Tuttavia, dal mondo del lavoro non si esce soltanto verso la disoccupazione, e qui entrano in gioco due dimensioni sottovalutate: la gioventù e la disuguaglianza. Il grande apporto fiscale del lavoro immigrato, infatti, ha un tasso di restituzione quasi trascurabile. «Va detto che la popolazione straniera è mediamente più giovane rispetto a quella italiana – dice ancora Enrico Di Pasquale –, quindi il fenomeno dei pensionati immigrati è sicuramente marginale». Eppure esiste, ma paradossalmente segue una curva opposta rispetto a quella della popolazione, con uno spartiacque costituito dalla legge Bossi–Fini del 2002: prima di questa legge, infatti, era possibile per uno straniero che rientrava nel suo paese riscattare i contributi versati in Italia, da quella data in poi no.
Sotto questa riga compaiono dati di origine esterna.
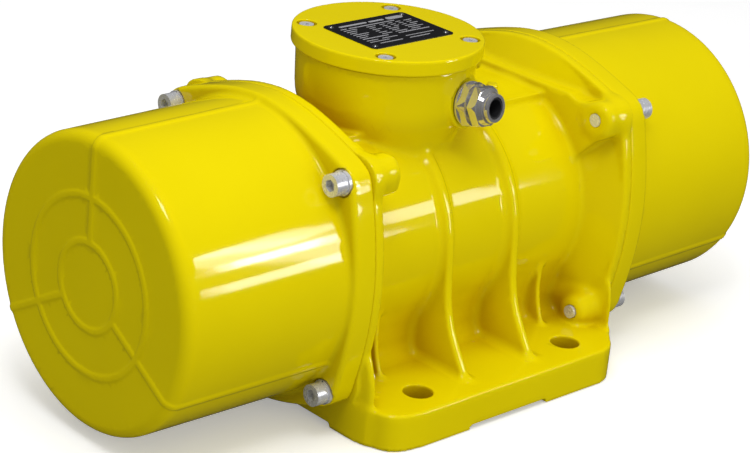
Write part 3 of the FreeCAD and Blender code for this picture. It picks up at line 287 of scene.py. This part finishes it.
def cover_field(X, Y, Z):
    """The right-hand cover; the left one is its mirror."""
    Zs = Z - F32(H)
    R = np.sqrt(Y * Y + Zs * Zs)
    cone = R - (108.4 - (X - 132) * F32(1.7 / 158.6))
    cup = rmax(cone, X - 290.6, 8.6)
    # ridges: three straight ones over the end and down the side
    for a in (0, 120, 240):
        s, c = math.sin(math.radians(a)), math.cos(math.radians(a))
        side = Y * F32(c) - Zs * F32(s)
        out = Y * F32(s) + Zs * F32(c)
        ridge = rmax(cup - 0.8, np.abs(side) - 2.3, 1.2)
        cup = rmin(cup, np.maximum(ridge, 31.5 - out), 1.4)
    for r in (63.8, 31.5):
        ring = rmax(np.maximum(X - 291.4, 288 - X), np.abs(R - F32(r)) - 2.3, 1.2)
        cup = rmin(cup, ring, 1.4)
    cup = np.maximum(cup, X - 291.4)
    rim = rmax(poly2(Y, Zs, RIM_PTS), X - 151.0, 3.8)
    cup = rmin(cup, rim, 3.5)
    cup = rmax(cup, 132.15 - X, 0.7)
    # hollow, seal groove and screw holes
    cup = np.maximum(cup, -rmax(cone + 6.0, X - 284.6, 4))
    cup = np.maximum(cup, -np.maximum(np.abs(R - 105) - 1.6, X - 134.2))
    aY, aZ = np.abs(Y), np.abs(Zs)
    at = np.sqrt((aY - 90) ** 2 + (aZ - 78.7) ** 2)
    cup = rmax(cup, -np.maximum(at - 10.0, 148.5 - X), 0.5)
    cup = np.maximum(cup, 5.5 - at)
    return cup


def lid_field(X, Y, Z):
    r = np.sqrt((X - F32(BOX_X)) ** 2 + Y * Y)
    d = rmax(rmax(r - 70.2, Z - 258.8, 1.3), 247.5 - Z, 1.2)
    ax, ay = np.abs(X - F32(BOX_X)), np.abs(Y)
    q = np.sqrt((ax - 42.0) ** 2 + (ay - 42.0) ** 2)
    d = rmax(d, -np.maximum(q - 7.2, 253.8 - Z), 0.7)
    d = np.maximum(d, 3.3 - q)
    return d


SKY_LOW, SKY_TOP, SKY_GLOSS = 0.34, 0.62, 0.06
STEP = 1.0
pts, tris, quads, nrm = skin(housing_field, (-134, -142, -3), (134, 142, 250), STEP, 0.06)
housing = solid_mesh("housing_casting", pts, tris, quads, nrm)
pts, tris, quads, nrm = skin(cover_field, (130, -132, 0), (293.5, 132, 248), STEP, 0.025)
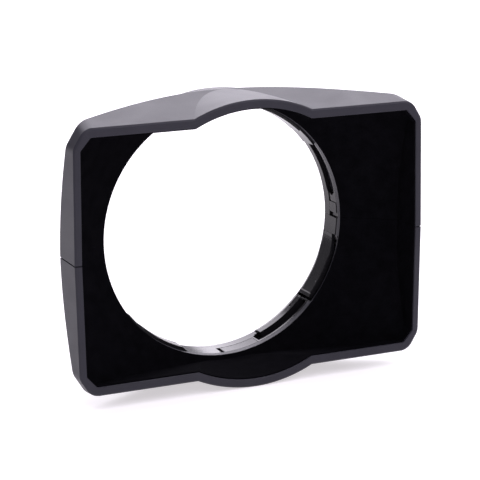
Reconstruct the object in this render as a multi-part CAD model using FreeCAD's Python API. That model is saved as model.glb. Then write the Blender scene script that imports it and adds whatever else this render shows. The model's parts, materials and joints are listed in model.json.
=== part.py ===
"""Rectangular clip-on lens hood with rounded top and bottom bulges.

Two identical moulded shells meet on a horizontal seam, the lower one being the upper one turned
half a turn about the optical axis. Each carries a half of the mounting ring, screwed on from
behind, a flock lining and one sprung latch arm that clips into the groove of the lens.

Millimetres. X is right and Z is up as seen from the front, and Y runs rearwards along the
optical axis. The origin is on the optical axis, in the middle of the lens seat.
"""
import FreeCAD
import Part

import math
import os

from FreeCAD import Vector

# ---- bore and lens seat ------------------------------------------------------------------
BORE_R = 37.5            # bore of the lip and of the mounting ring
LUG_R = 36.5             # circle of the lugs and latch arms, which grip the lens groove
LAND_BACK = 1.6          # the lug circle ends here, and a lead-in opens out behind it
LEAD_IN_SLOPE = 0.36
LOW_STEP_R = 36.85       # the last part of the fixed lug is lower
LIP_FRONT = -6.0         # front edge of the bore, where the funnel meets it
LIP_BACK = -4.1          # the mounting ring stands behind the lip
RING_OUTER_R = 38.9
SEAT_R = 38.95           # the shell's collar, which holds the ring
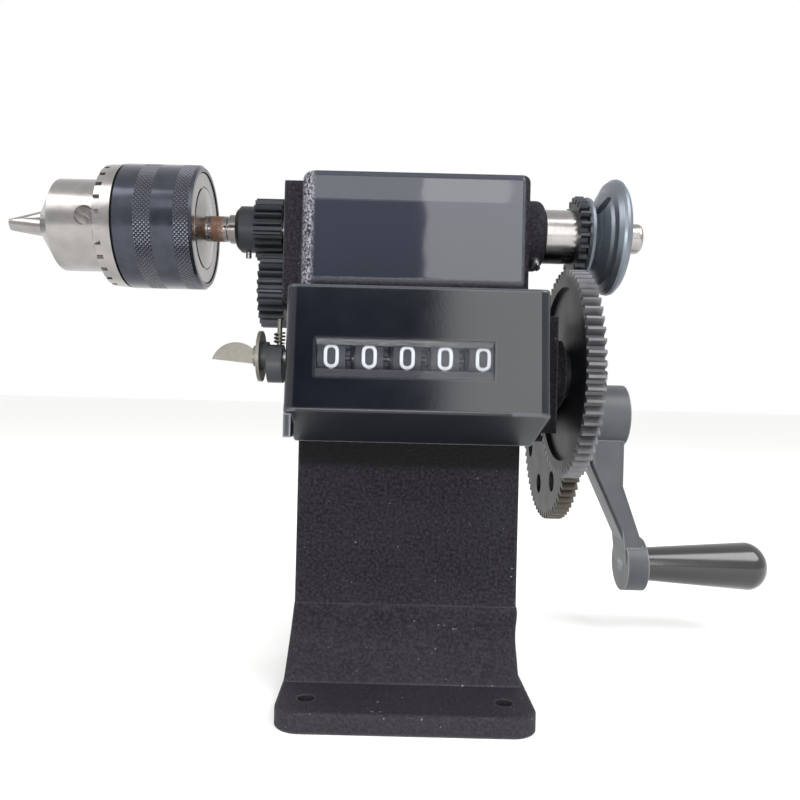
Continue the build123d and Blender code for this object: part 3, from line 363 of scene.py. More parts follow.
# the base flange is drawn lighter, and the lightening fades out up the column
LIGHTER_BASE_ENDS, LIGHTER_BASE_FULL, LIGHTER_BASE_SHARE = 42.0, 6.0, 0.1
lighter_base_share = add_node(
    tree,
    "ShaderNodeMapRange",
    {
        "Value": place.outputs["Z"],
        "From Min": LIGHTER_BASE_ENDS * MM,
        "From Max": LIGHTER_BASE_FULL * MM,
        "To Max": LIGHTER_BASE_SHARE,
    },
).outputs[0]
paint_colour = add_node(
    tree, "ShaderNodeMix", {0: lighter_base_share, 6: paint_colour, 7: srgb("#67646a")}, data_type="RGBA"
).outputs[2]
tree.links.new(paint_colour, shader.inputs["Base Color"])
paint_roughness = add_node(
    tree, "ShaderNodeMapRange", {"Value": smooth_head, "To Min": 0.5, "To Max": 0.045}
).outputs[0]
grain_gloss = add_node(
    tree, "ShaderNodeMath", {0: grain, 1: 0.22, 2: paint_roughness}, operation="MULTIPLY_ADD"
).outputs[0]
gloss_mix = add_node(tree, "ShaderNodeMix", {0: smooth_head, 2: grain_gloss, 3: paint_roughness})
tree.links.new(gloss_mix.outputs[0], shader.inputs["Roughness"])
gloss_level = add_node(
    tree, "ShaderNodeMapRange", {"Value": smooth_head, "To Min": 0.12, "To Max": 0.45}
).outputs[0]
tree.links.new(gloss_level, shader.inputs["Specular IOR Level"])
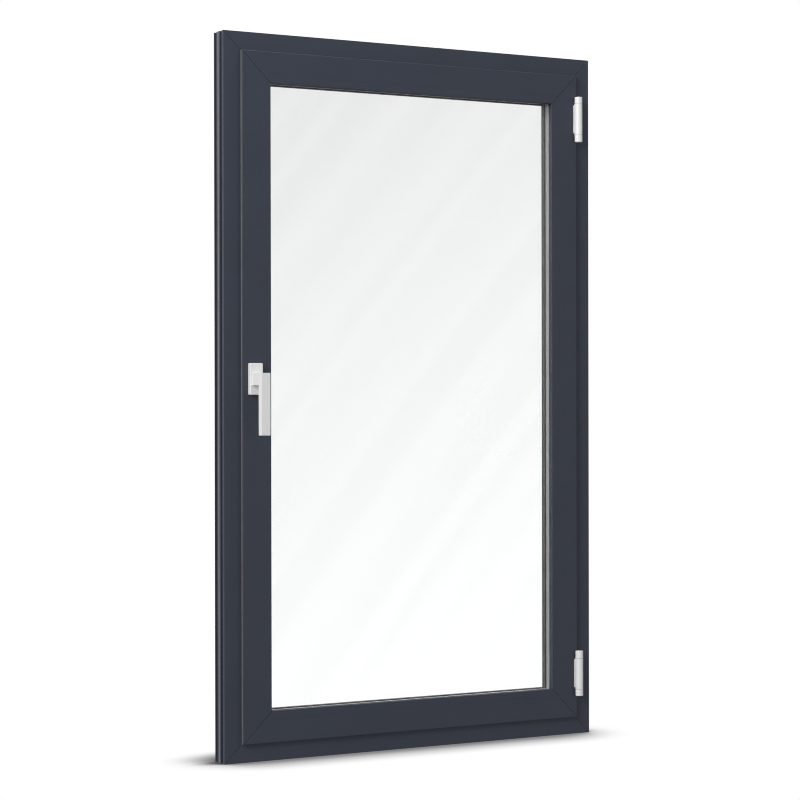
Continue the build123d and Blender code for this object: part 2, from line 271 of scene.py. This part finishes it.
tree.links.new(glow.outputs["Emission"], out.inputs["Surface"])
floor.data.materials.append(mat)

world = bpy.data.worlds.new("studio")
scene.world = world
world.use_nodes = True
wt = world.node_tree
wt.nodes.clear()
wout = wt.nodes.new("ShaderNodeOutputWorld")
back = wt.nodes.new("ShaderNodeBackground")
wt.links.new(back.outputs["Background"], wout.inputs["Surface"])
direction = wt.nodes.new("ShaderNodeTexCoord")
split = wt.nodes.new("ShaderNodeSeparateXYZ")
wt.links.new(direction.outputs["Generated"], split.inputs["Vector"])
DX, DY, DZ = split.outputs["X"], split.outputs["Y"], split.outputs["Z"]
ray = wt.nodes.new("ShaderNodeLightPath")

front = ramp(wt, DZ, 0.0, 0.35, HORIZON, DIM)
behind = ramp(wt, DY, 0.0, 0.45, 0.0, 1.0)
wall = ramp(wt, DZ, 0.0, 0.5, HORIZON, 0.6, smooth=False)
level = maths(wt, "ADD", front, maths(wt, "MULTIPLY", behind, maths(wt, "MAXIMUM", maths(wt, "SUBTRACT", wall, front), 0.0)))
mirrored = maths(wt, "MINIMUM", ray.outputs["Glossy Depth"], 1.0)
# Through the panes the backdrop shows the painted shading slope and painted reflection bands.
through = pick(wt, mirrored, painted_pane_light(wt, DX, DZ), MIRRORED)
level = pick(wt, ray.outputs["Is Singular Ray"], level, through)
level = pick(wt, ray.outputs["Is Camera Ray"], level, 1.0)
wt.links.new(level, back.inputs["Strength"])
back.inputs["Color"].default_value = (1, 1, 1, 1)

KEY_POWER, BACK_POWER, FILL_POWER, TOP_POWER = 252.0, 45.0, 13.0, 42.0


def soft_light(name, at, towards, size, power):
    data = bpy.data.lights.new(name, "AREA")
    data.shape = "RECTANGLE"
    data.size, data.size_y = size
    data.energy = power
    lamp = bpy.data.objects.new(name, data)
    scene.collection.objects.link(lamp)
    lamp.location = at
    lamp.rotation_euler = (Vector(towards) - Vector(at)).to_track_quat("-Z", "Y").to_euler()
    lamp.visible_camera = False
    lamp.visible_transmission = False
    return lamp


soft_light("key_left", (-4.82, -2.35, 3.3), (0, 0, 0.9), (2.4, 2.4), KEY_POWER)
soft_light("fill_right", (3.6, -3.2, 1.6), (0, 0, 0.8), (2.0, 2.0), FILL_POWER).visible_glossy = False
soft_light("top_soft", (0, -0.26, 3.7), (0, -0.1, 1.2), (1.6, 0.3), TOP_POWER)
soft_light("back_right", (1.5, 1.6, 2.4), (0, 0.1, 0), (1.5, 1.5), BACK_POWER)

scene.cycles.filter_width = 1.1
scene.view_settings.view_transform = "Standard"
scene.view_settings.look = "None"
scene.view_settings.exposure = 0.0
scene.view_settings.gamma = 1.0

# --------------------------------------------------------------------- camera
FOCAL_PX = 2319.6
YAW, PITCH, ROLL = math.radians(29.830), math.radians(-0.146), math.radians(-0.103)

forward = Vector((math.sin(YAW) * math.cos(PITCH), math.cos(YAW) * math.cos(PITCH), math.sin(PITCH)))
right0 = Vector((math.cos(YAW), -math.sin(YAW), 0))
up0 = right0.cross(forward)
right = right0 * math.cos(ROLL) + up0 * math.sin(ROLL)
up = up0 * math.cos(ROLL) - right0 * math.sin(ROLL)
camera_data = bpy.data.cameras.new("camera")
camera_data.sensor_fit = "HORIZONTAL"
camera_data.sensor_width = 36.0
camera_data.lens = FOCAL_PX * 36.0 / 800.0
camera_data.clip_start = 0.05
camera_data.clip_end = 2000.0
camera = bpy.data.objects.new("camera", camera_data)
scene.collection.objects.link(camera)
camera.matrix_world = Matrix((
    (right.x, up.x, -forward.x, CAMERA_AT.x),
    (right.y, up.y, -forward.y, CAMERA_AT.y),
    (right.z, up.z, -forward.z, CAMERA_AT.z),
    (0, 0, 0, 1),
))
scene.camera = camera
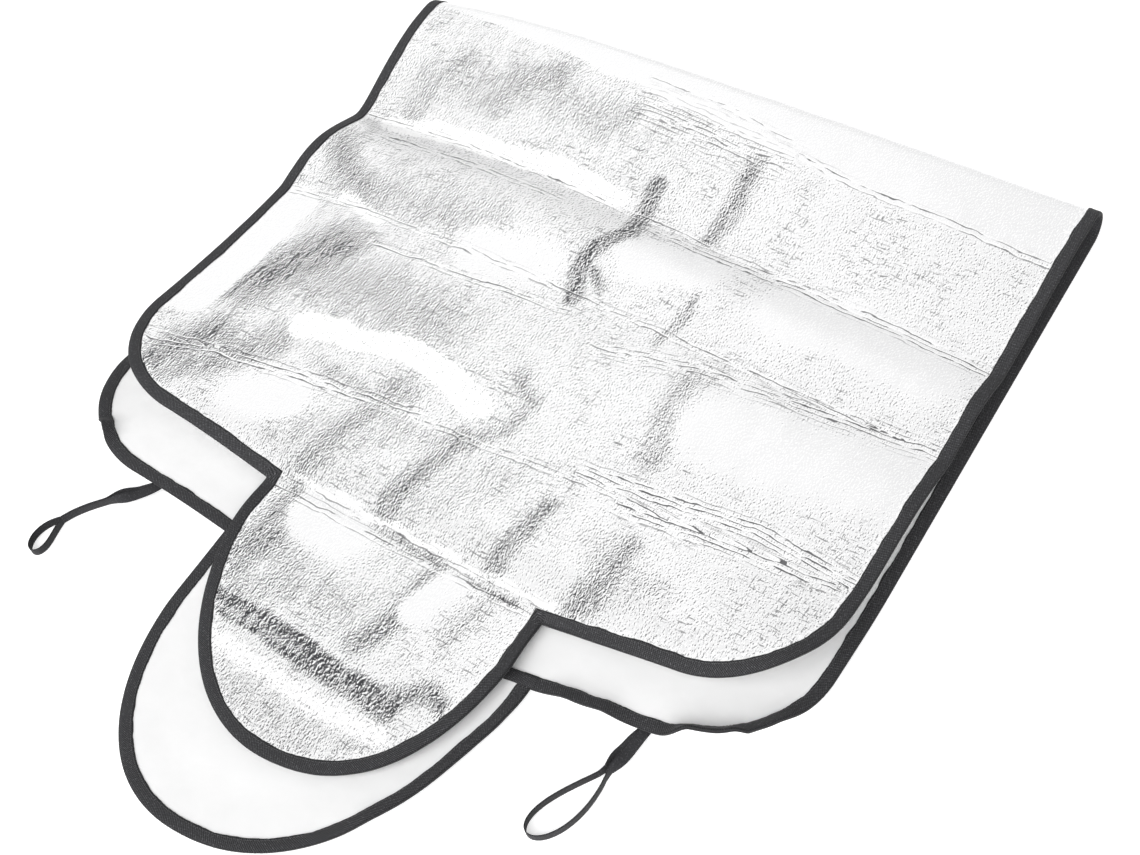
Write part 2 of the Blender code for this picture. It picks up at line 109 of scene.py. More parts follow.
# Painted marks on the upper half's foil, each with its half width, strength and route in plan:
# streaks of painted dark reflection, stripes of painted highlight, smooth panels left without
# painted dark reflection, and crease lines of painted shade with a painted highlight beside them.
# A strength over CRISP_STRENGTH gives a mark a sharp border.
CRISP_STRENGTH = 0.97
RAGGED_REACH = 0.006  # how far the marks' borders wander
RAGGED_WAVES = 24  # and how quickly, in waves per metre
# Painted dark reflection: streaks where the crinkled foil mirrors something dark
DARK_REFLECTION_STREAKS = (
    (0.038, 0.95, ((-0.395, -0.125), (-0.355, -0.070), (-0.325, -0.020))),
    (0.024, 0.75, ((-0.350, -0.065), (-0.310, -0.050))),
    (0.055, 0.60, ((-0.320, -0.080), (-0.240, -0.065), (-0.150, -0.075))),
    (0.030, 0.90, ((-0.415, -0.275), (-0.400, -0.235), (-0.375, -0.205))),
    (0.028, 0.75, ((-0.385, -0.275), (-0.345, -0.230), (-0.305, -0.180))),
    (0.027, 0.75, ((-0.430, 0.125), (-0.395, 0.085), (-0.350, 0.065))),
    (0.034, 0.52, ((-0.350, 0.065), (-0.280, 0.070), (-0.200, 0.080))),
    (0.023, 0.70, ((-0.165, -0.310), (-0.145, -0.245), (-0.115, -0.180))),
    (0.018, 0.80, ((-0.040, -0.310), (-0.035, -0.265), (-0.010, -0.200))),
    (0.014, 0.80, ((0.105, -0.320), (0.118, -0.280), (0.122, -0.235))),
    (0.019, 0.80, ((0.215, -0.325), (0.232, -0.290), (0.230, -0.245))),
    (0.027, 0.40, ((0.195, -0.255), (0.235, -0.295), (0.290, -0.280))),
    (0.018, 0.85, ((0.030, -0.460), (0.050, -0.415), (0.052, -0.355))),
    (0.022, 0.55, ((0.195, -0.135), (0.188, -0.090), (0.178, -0.025))),
    (0.032, 0.85, ((-0.165, -0.440), (-0.145, -0.400), (-0.145, -0.345))),
    (0.034, 0.50, ((-0.130, -0.465), (-0.085, -0.440), (-0.100, -0.400))),
    (0.026, 0.55, ((-0.385, 0.215), (-0.375, 0.265), (-0.350, 0.300))),
    (0.030, 0.65, ((-0.280, 0.265), (-0.265, 0.300), (-0.215, 0.320))),
    (0.016, 0.55, ((-0.120, 0.265), (-0.095, 0.310))),
    (0.016, 0.45, ((0.110, -0.415), (0.120, -0.350))),
    (0.008, 0.60, ((0.110, 0.010), (0.125, 0.065), (0.112, 0.155))),
    (0.014, 0.80, ((0.085, 0.180), (0.095, 0.230), (0.087, 0.290))),
    (0.014, 0.55, ((-0.225, -0.185), (-0.150, -0.195), (-0.125, -0.170))),
    (0.012, 0.60, ((-0.005, -0.095), (0.030, -0.125), (0.025, -0.170), (-0.005, -0.195))),
    (0.016, 0.50, ((-0.075, -0.215), (-0.030, -0.225))),
    (0.013, 0.98, ((-0.012, 0.025), (-0.030, 0.060), (-0.025, 0.100), (-0.003, 0.140))),
    (0.013, 0.98, ((-0.003, 0.140), (-0.010, 0.185), (-0.015, 0.225))),
    (0.008, 0.90, ((-0.010, 0.070), (0.012, 0.052))),
    (0.006, 1.15, ((-0.152, -0.480), (-0.095, -0.480), (-0.010, -0.488))),
    (0.011, 0.80, ((-0.150, -0.489), (-0.095, -0.489), (-0.010, -0.496))),
    (0.005, 1.05, ((-0.135, -0.496), (-0.060, -0.499), (0.000, -0.508))),
    (0.015, 0.98, ((-0.015, -0.498), (0.040, -0.503), (0.100, -0.505))),
    (0.006, 1.1, ((0.000, -0.492), (0.050, -0.494), (0.105, -0.503))),
    (0.050, 0.40, ((-0.200, -0.280), (-0.100, -0.220))),
    (0.050, 0.36, ((-0.030, -0.300), (0.050, -0.220))),
    (0.050, 0.42, ((-0.130, -0.420), (0.000, -0.430))),
    (0.042, 0.48, ((-0.380, 0.265), (-0.260, 0.290), (-0.120, 0.290))),
    (0.050, 0.42, ((-0.330, 0.090), (-0.180, 0.095))),
    (0.045, 0.42, ((-0.300, -0.070), (-0.100, -0.060))),
    (0.004, 0.90, ((-0.120, -0.329), (-0.020, -0.333), (0.060, -0.335), (0.150, -0.340))),
    (0.012, 0.95, ((0.102, -0.490), (0.130, -0.472), (0.155, -0.485))),
)
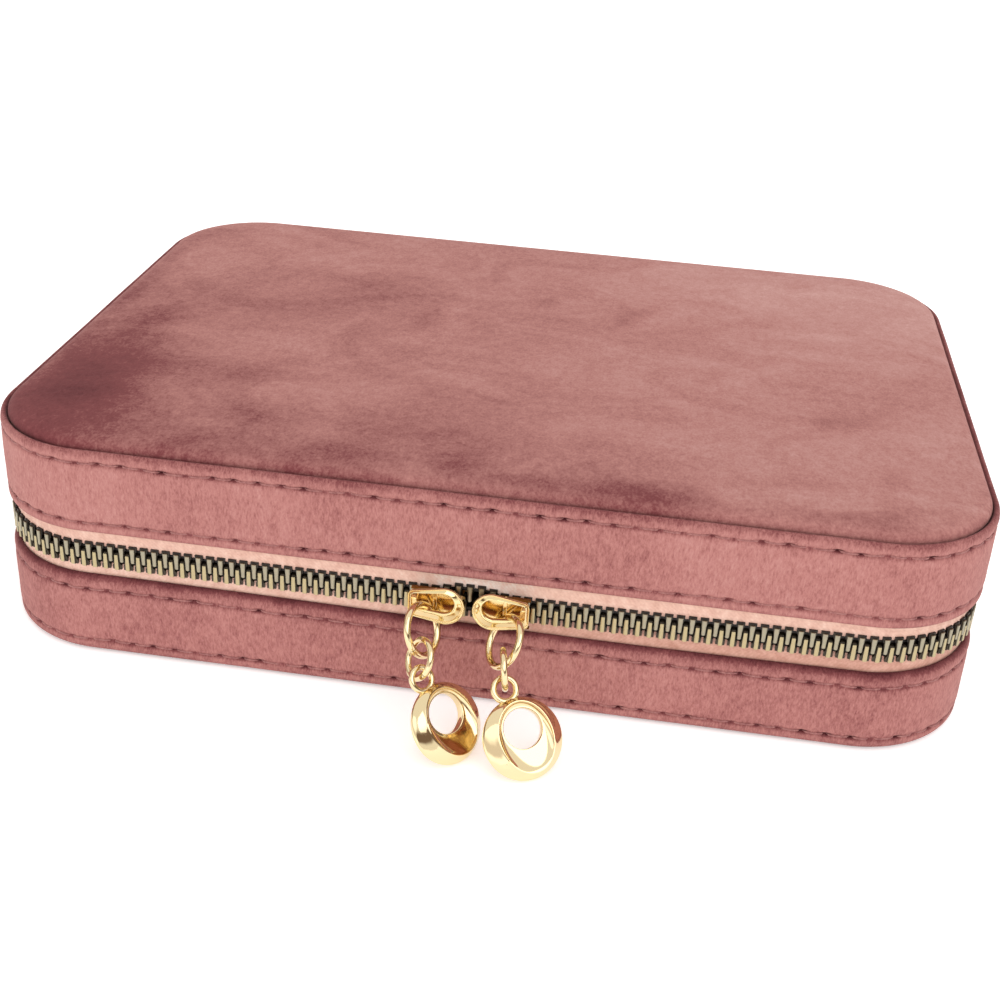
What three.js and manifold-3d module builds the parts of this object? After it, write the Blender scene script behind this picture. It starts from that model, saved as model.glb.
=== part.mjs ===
// Zip-round jewelry box with rounded corners, in millimetres, Z up.
// The origin is on the table under the middle of the case. X runs along the length, and Y runs from the
// front, where the sliders and pulls are, to the hinge spine at the back.

import * as THREE from "three";
import { mergeVertices } from "three/addons/utils/BufferGeometryUtils.js";
import Module from "manifold-3d";

const wasm = await Module();
wasm.setup();

// Case
const caseLength = 170;
const caseWidth = 124;
const cornerRadius = 20;
const zipLine = 19.9;
const zipOpening = 8.4;
const crown = 1.4;
const crownRunShare = 0.9;
const cornerSteps = 6;

// Clearance between neighbouring pieces, and the overrun of a cut
const fit = 0.3;
const overrun = 1;

// Wall, from the outside in: velvet skin, zipper tape, board, lining
const skinThickness = 1;
const tapeThickness = 0.6;
const boardThickness = 2;
const liningThickness = 0.8;
const boardReveal = 1.1;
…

Molti degli stranieri che rientrano in patria, quindi, perdono il diritto ad usufruire dei contributi versati. Spesso taciuto da chi ha costruito la propria carriera sul contrasto all’immigrazione, questo dettaglio impone un’ultima riflessione. Gli stranieri sono davvero un costo? Secondo il rapporto della Fondazione Moressa, così come per i dati Istat, la risposta è un secco no. Facendo un bilancio tra costi e incassi del fenomeno migratorio, infatti, si scopre che la spesa pubblica destinata agli immigrati ammonta a 12,6 miliardi di euro annui, a fronte di un gettito fiscale e contributivo superiore ai 16 miliardi e mezzo, che porta a un attivo per il nostro paese di circa 4 miliardi di euro ogni anno. A volte i numeri non descrivono un fenomeno per quello che è, ma sicuramente possono contribuire a “ripulirne la narrazione”, senza bisogno di commenti.